▶ **Listed entries**
########################################

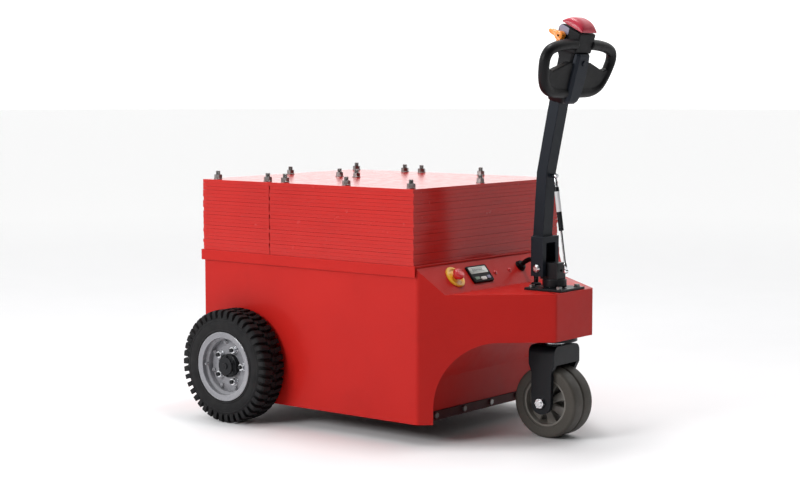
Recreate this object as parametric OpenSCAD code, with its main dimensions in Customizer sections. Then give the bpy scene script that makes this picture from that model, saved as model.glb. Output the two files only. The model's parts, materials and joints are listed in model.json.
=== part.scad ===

########################################

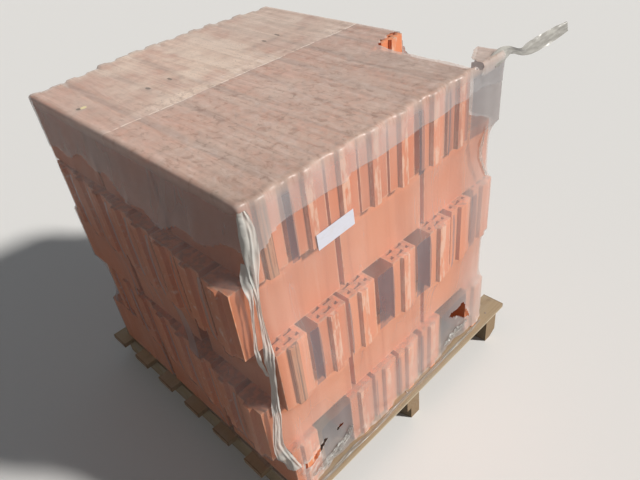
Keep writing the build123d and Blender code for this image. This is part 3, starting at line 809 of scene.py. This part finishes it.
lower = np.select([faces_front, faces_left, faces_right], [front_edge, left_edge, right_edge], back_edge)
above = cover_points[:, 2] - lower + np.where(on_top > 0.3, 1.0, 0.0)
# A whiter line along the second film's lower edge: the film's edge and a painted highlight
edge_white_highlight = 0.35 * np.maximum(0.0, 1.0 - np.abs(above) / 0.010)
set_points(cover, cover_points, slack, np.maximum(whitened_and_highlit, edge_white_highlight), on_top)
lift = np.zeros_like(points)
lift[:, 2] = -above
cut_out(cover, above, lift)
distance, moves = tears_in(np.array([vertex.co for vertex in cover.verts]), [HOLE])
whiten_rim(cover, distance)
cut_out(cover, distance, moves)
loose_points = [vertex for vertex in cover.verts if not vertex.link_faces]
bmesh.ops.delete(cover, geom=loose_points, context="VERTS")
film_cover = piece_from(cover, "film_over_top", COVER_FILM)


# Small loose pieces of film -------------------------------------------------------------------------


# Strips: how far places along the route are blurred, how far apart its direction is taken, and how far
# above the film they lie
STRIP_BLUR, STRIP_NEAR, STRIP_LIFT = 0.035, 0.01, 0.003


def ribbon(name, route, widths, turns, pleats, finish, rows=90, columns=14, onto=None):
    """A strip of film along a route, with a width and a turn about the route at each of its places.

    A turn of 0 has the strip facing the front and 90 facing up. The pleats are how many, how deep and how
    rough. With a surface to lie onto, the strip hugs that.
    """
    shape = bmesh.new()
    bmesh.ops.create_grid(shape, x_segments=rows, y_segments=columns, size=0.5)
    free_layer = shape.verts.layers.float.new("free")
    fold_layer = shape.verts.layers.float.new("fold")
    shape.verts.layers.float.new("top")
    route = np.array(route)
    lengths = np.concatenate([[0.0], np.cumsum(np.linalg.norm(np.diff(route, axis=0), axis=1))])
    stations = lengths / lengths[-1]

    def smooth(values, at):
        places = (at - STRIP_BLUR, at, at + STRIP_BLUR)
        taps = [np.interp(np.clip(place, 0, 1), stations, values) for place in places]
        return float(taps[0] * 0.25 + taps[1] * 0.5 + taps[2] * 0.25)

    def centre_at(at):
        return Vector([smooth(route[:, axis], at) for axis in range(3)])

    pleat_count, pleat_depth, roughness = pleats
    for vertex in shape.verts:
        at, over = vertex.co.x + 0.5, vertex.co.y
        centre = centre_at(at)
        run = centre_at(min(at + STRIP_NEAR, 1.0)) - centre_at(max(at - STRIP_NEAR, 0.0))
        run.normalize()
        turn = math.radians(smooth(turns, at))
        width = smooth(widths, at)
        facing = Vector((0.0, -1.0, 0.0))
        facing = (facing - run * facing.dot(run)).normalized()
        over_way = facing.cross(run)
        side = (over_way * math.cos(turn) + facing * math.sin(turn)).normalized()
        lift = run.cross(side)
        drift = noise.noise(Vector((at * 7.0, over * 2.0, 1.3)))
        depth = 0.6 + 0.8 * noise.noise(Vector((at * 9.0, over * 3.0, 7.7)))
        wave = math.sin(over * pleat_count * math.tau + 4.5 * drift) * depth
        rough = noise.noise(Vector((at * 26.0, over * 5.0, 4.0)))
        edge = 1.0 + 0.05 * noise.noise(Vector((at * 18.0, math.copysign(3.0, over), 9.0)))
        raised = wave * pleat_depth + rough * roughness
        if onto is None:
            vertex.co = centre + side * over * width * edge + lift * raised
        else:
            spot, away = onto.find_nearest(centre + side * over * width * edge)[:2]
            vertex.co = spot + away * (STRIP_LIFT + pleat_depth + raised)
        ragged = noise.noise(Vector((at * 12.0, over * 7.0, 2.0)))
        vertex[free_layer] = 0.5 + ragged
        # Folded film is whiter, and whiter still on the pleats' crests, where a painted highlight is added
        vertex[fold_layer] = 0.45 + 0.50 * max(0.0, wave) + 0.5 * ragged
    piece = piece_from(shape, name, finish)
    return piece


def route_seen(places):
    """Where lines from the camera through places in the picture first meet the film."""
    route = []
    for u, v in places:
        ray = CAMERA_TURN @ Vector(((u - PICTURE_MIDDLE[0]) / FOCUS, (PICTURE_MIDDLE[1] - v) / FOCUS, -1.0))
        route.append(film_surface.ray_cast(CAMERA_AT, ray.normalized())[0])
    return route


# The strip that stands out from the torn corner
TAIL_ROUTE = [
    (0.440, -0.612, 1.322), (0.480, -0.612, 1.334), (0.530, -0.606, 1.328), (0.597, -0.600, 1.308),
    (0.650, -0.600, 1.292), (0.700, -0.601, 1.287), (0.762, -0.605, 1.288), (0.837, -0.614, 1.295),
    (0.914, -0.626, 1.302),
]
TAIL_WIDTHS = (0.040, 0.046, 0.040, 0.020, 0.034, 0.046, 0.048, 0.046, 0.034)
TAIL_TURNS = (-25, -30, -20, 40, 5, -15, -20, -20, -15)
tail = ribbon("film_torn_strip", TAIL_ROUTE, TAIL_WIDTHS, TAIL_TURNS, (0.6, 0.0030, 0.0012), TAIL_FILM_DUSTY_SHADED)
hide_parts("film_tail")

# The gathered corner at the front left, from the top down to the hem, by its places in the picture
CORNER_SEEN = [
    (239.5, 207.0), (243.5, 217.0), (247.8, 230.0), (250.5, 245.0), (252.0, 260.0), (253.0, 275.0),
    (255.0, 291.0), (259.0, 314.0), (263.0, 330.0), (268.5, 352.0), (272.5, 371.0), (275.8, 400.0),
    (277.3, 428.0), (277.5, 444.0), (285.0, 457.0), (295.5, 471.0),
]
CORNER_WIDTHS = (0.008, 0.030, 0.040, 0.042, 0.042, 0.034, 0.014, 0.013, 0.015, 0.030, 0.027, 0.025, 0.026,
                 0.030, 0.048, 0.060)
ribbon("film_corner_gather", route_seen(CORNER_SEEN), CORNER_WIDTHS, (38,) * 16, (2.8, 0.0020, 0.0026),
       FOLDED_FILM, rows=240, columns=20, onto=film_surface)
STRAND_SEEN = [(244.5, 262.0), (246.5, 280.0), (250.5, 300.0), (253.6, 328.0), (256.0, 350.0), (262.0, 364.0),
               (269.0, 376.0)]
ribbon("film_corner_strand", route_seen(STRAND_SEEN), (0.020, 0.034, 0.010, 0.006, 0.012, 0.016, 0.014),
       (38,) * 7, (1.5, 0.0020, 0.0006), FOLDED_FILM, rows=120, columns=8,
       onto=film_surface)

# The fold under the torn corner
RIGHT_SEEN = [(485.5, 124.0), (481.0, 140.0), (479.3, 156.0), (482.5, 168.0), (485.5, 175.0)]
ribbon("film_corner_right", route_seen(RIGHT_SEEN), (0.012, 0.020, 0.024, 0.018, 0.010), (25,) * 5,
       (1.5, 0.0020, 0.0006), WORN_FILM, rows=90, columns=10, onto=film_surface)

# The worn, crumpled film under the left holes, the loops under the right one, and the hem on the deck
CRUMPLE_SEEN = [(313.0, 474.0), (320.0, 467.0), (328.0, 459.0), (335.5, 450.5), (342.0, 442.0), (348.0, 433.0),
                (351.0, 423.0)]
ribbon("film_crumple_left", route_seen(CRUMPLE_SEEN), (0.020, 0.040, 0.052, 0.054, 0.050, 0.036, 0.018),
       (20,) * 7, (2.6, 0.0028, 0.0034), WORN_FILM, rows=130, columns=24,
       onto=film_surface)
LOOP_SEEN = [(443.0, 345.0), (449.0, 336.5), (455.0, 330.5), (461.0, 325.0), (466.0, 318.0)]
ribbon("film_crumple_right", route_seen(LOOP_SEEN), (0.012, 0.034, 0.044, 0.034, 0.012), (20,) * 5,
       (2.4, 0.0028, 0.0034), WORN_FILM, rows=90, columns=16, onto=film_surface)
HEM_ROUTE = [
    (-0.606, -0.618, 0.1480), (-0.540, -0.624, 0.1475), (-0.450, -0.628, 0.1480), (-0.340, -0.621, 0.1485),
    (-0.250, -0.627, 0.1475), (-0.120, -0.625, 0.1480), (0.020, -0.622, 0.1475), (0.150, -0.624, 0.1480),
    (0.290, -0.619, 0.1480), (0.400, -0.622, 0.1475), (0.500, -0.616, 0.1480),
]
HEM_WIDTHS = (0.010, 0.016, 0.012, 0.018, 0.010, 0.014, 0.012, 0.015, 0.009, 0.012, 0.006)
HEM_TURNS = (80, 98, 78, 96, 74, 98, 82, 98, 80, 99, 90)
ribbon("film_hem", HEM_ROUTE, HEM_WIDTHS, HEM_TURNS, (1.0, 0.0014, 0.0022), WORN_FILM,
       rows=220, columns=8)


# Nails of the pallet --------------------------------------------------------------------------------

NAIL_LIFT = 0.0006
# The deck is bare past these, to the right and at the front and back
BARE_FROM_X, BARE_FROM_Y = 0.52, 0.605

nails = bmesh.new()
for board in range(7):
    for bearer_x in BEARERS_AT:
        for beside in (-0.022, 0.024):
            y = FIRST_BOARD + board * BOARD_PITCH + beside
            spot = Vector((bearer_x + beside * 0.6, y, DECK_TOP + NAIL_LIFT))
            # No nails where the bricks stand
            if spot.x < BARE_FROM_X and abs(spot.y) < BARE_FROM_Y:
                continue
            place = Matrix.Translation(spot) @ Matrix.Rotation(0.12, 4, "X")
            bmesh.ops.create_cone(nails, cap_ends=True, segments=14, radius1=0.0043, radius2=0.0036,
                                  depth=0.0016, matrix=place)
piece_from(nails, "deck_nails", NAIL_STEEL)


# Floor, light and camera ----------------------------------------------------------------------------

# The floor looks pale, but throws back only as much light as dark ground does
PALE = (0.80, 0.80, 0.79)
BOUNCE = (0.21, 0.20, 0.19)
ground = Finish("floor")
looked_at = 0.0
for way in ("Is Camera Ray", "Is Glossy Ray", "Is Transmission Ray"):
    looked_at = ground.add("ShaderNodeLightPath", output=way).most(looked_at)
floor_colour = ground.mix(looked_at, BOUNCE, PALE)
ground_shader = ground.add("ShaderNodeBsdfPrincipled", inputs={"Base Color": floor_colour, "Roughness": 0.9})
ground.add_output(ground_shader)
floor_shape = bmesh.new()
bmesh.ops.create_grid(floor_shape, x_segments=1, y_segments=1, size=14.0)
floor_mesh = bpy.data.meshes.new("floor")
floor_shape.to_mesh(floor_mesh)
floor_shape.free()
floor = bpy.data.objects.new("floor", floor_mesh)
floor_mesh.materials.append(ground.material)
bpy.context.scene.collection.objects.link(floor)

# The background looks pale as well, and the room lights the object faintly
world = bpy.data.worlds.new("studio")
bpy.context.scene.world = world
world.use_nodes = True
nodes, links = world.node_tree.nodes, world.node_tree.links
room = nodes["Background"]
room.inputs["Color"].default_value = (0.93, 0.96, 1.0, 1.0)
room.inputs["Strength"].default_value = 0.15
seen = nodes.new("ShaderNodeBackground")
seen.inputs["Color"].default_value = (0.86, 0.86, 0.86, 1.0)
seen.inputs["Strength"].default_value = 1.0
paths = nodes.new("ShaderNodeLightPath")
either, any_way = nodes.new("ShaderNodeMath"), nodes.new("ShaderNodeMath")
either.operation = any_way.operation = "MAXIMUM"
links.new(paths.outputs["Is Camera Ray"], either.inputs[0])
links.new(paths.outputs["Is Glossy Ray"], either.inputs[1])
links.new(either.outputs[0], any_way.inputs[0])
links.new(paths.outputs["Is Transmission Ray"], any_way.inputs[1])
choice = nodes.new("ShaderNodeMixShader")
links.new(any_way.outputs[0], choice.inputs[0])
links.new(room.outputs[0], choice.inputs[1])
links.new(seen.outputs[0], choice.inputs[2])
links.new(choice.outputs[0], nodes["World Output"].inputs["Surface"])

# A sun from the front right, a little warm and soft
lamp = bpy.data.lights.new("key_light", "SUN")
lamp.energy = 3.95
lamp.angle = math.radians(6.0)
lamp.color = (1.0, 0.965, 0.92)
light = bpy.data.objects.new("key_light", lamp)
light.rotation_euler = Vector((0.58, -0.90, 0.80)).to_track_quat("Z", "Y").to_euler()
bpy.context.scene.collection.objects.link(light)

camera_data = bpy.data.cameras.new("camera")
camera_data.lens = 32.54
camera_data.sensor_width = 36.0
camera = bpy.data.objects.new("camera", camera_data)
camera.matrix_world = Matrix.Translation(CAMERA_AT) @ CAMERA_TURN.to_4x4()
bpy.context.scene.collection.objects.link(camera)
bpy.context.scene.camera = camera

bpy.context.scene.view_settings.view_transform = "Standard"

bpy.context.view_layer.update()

########################################

▶ **Written task**
Using the data above, transcribe the lines that run from the line with "Keep writing the" to the line with "stations = lengths / lengths[-1]", both ends kept, and output nothing else.

▶ **Written response**
Keep writing the build123d and Blender code for this image. This is part 3, starting at line 809 of scene.py. This part finishes it.
lower = np.select([faces_front, faces_left, faces_right], [front_edge, left_edge, right_edge], back_edge)
above = cover_points[:, 2] - lower + np.where(on_top > 0.3, 1.0, 0.0)
# A whiter line along the second film's lower edge: the film's edge and a painted highlight
edge_white_highlight = 0.35 * np.maximum(0.0, 1.0 - np.abs(above) / 0.010)
set_points(cover, cover_points, slack, np.maximum(whitened_and_highlit, edge_white_highlight), on_top)
lift = np.zeros_like(points)
lift[:, 2] = -above
cut_out(cover, above, lift)
distance, moves = tears_in(np.array([vertex.co for vertex in cover.verts]), [HOLE])
whiten_rim(cover, distance)
cut_out(cover, distance, moves)
loose_points = [vertex for vertex in cover.verts if not vertex.link_faces]
bmesh.ops.delete(cover, geom=loose_points, context="VERTS")
film_cover = piece_from(cover, "film_over_top", COVER_FILM)


# Small loose pieces of film -------------------------------------------------------------------------


# Strips: how far places along the route are blurred, how far apart its direction is taken, and how far
# above the film they lie
STRIP_BLUR, STRIP_NEAR, STRIP_LIFT = 0.035, 0.01, 0.003


def ribbon(name, route, widths, turns, pleats, finish, rows=90, columns=14, onto=None):
    """A strip of film along a route, with a width and a turn about the route at each of its places.

    A turn of 0 has the strip facing the front and 90 facing up. The pleats are how many, how deep and how
    rough. With a surface to lie onto, the strip hugs that.
    """
    shape = bmesh.new()
    bmesh.ops.create_grid(shape, x_segments=rows, y_segments=columns, size=0.5)
    free_layer = shape.verts.layers.float.new("free")
    fold_layer = shape.verts.layers.float.new("fold")
    shape.verts.layers.float.new("top")
    route = np.array(route)
    lengths = np.concatenate([[0.0], np.cumsum(np.linalg.norm(np.diff(route, axis=0), axis=1))])
    stations = lengths / lengths[-1]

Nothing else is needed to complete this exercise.